Family parties used to make me angry. No one asked me if I was available. I was told when and where and expected to show up. If I didn’t come to a specific number of gatherings or I was going to be late, they attempted to apply guilt trips on me and played the wounded victim well. I wonder if I ever treated God that way. If a gathering doesn’t occur the way I think it ought, do I blame Him? Do I begin to negotiate for a better outcome? Do I try to make Him feel guilty? All these thoughts came rushing to me today after I read this:
A couple of weeks ago, I awoke with excitement. It was my first day to teach Reflecting Him at WoodsEdge Community Women’s Bible Study Group in The Woodlands. As I lay there I started praying over the women; asking God to connect our hearts. I meditated on the “Focus Verse” for Reflecting Him, “And we, with unveiled faces all reflect the Lord’s glory, are being transformed into His likeness from ever increasing glory, which comes from the Lord, who is the Spirit.” 2 Cor 3:18. (Carla McDougal, “Still Laughing, Live For Him”)

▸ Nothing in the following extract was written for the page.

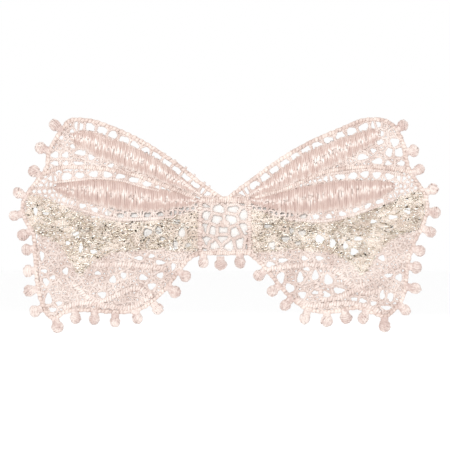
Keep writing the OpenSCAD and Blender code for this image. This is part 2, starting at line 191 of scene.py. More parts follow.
# Single openings: middle, width and height
CORNER_OPENINGS = {
    LEFT: [(-35.5, 22, 1, 1), (-38, 20.5, 1, 1), (-39.5, 16.5, 2, 1.5), (-37, 16.5, 1.5, 1.5),
           (-33.5, 17, 2.5, 1.5), (-31, 16, 1.5, 1.5), (-37, 14.5, 1.5, 1), (-39.5, 14.5, 2, 1),
           (-34, 14.5, 2.5, 1), (-26.5, 14, 1.5, 1), (-35.5, 18.5, 1, 1)],
    RIGHT: [(39.5, 19.5, 2, 2), (36, 19.5, 1.5, 1.5), (34.5, 17.5, 1.5, 1), (38, 17, 1.5, 2),
            (40.5, 17, 2, 2), (32, 16, 2.5, 1.5), (35.5, 15, 2.5, 1.5), (38, 14.5, 1.5, 1),
            (41, 14.5, 2, 1), (36.5, 21.5, 1, 1)]}
BAND_OPENINGS = {
    LEFT: [(-18, -1.5, 2, 2), (-15.5, -1, 1.5, 2), (-10, -1.5, 1.5, 2.5), (-11.5, -4.5, 1, 2.5),
           (-14.5, -3, 1.5, 1), (-8.5, -4.5, 1.5, 1), (-34.5, -2, 1.5, 1.5), (-36.5, -4, 1, 1),
           (-33.5, -5, 1, 2.5), (-30.5, -6, 1.5, 1), (-44, 3.5, 1, 2), (-41.5, 3, 1.5, 1),
           (-11, 1, 1.5, 1)],
    RIGHT: [(10, 0, 2, 1), (15.5, -1, 1, 1.5), (18, -1.5, 2, 1.5), (14, -3, 2, 1.5), (11, -4.5, 1.5, 2),
            (17, -4, 1.5, 1), (22, -3, 2, 2), (25, -4, 1.5, 2), (28, -4.5, 1, 2), (30, -6, 2, 1.5),
            (31, -3, 2, 1), (39, 2, 2, 1), (9, -7, 1.5, 1), (34.5, 1, 1.5, 1), (42.5, 3.5, 1.5, 1.5)]}
NET_OPENINGS = {
    LEFT: [(-44, -2.5, 1, 2.5), (-42.5, -7, 1, 2.5), (-42, -10.5, 1.5, 1), (-41.5, -13, 1.5, 2),
           (-40, -12, 1.5, 1), (-37, -10.5, 1.5, 1.5), (-41, -17, 1.5, 3), (-38.5, -18, 1.5, 1),
           (-40, -19.5, 2, 1), (-28.5, -16, 2, 1.5), (-26, -12.5, 1.5, 2), (-23.5, -11.5, 1.5, 1.5),
           (-19, -12, 2, 1.5), (-17, -14, 2, 1.5), (-15, -11.5, 1.5, 1.5), (-20, -7.5, 2, 1),
           (-17, -7, 1.5, 1), (-15, -8.5, 2.5, 1), (-12, -9.5, 1, 2), (-32.5, -8.5, 1, 2),
           (-29.5, -11, 1.5, 1)],
    RIGHT: [(10.5, -9, 2, 1.5), (13.5, -8, 2.5, 1), (18.5, -7.5, 1.5, 1), (22, -7.5, 2, 1),
            (13, -12, 2, 2.5), (15, -14.5, 2, 2.5), (17.5, -12, 1.5, 2.5), (19, -10, 1.5, 1),
            (21, -11.5, 1.5, 2.5), (24, -12.5, 2, 2.5), (26.5, -15, 2.5, 1.5), (23.5, -16, 2, 1.5),
            (21, -15.5, 1.5, 1), (18, -16, 2, 1.5), (30, -17, 1.5, 1), (32, -17.5, 2, 1),
            (34.5, -18, 1.5, 1), (36.5, -16, 1, 2.5), (38.5, -16.5, 1.5, 2), (37.5, -19, 2.5, 1),
            (40.5, -12, 1.5, 2), (36.5, -7.5, 1.5, 1.5), (38, -11.5, 2, 1)]}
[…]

She awoke with excitement and began immediately praying over the women. I feel like such an inconsiderate slob. I enthusiastically get all the “gifts of encouragement” together, plan out every detail of a Praise and Coffee, and never stop once to ask God to come along. It also brought to mind something our pastor taught about Moses. Moses didn’t want to go into the land of milk and honey without God. Even though God would keep His promise in spite of Israel’s disobedience, Moses and his people didn’t want to have all that and not have God with them.
There’s something different about a gathering when you’ve asked God to join you. It’s happened to me. God is invited and the whole energy of the group changes. In fact, amazing things can happen in a group when God is invited. It’s like He put His lampstand in the room and everyone is aglow. I’m all ready asking Him to come with us through the every day, but now I want to take it up a notch and ask Him specifically for a special gathering. What about you? Will you ask God to show up? Or do you just expect Him to attend?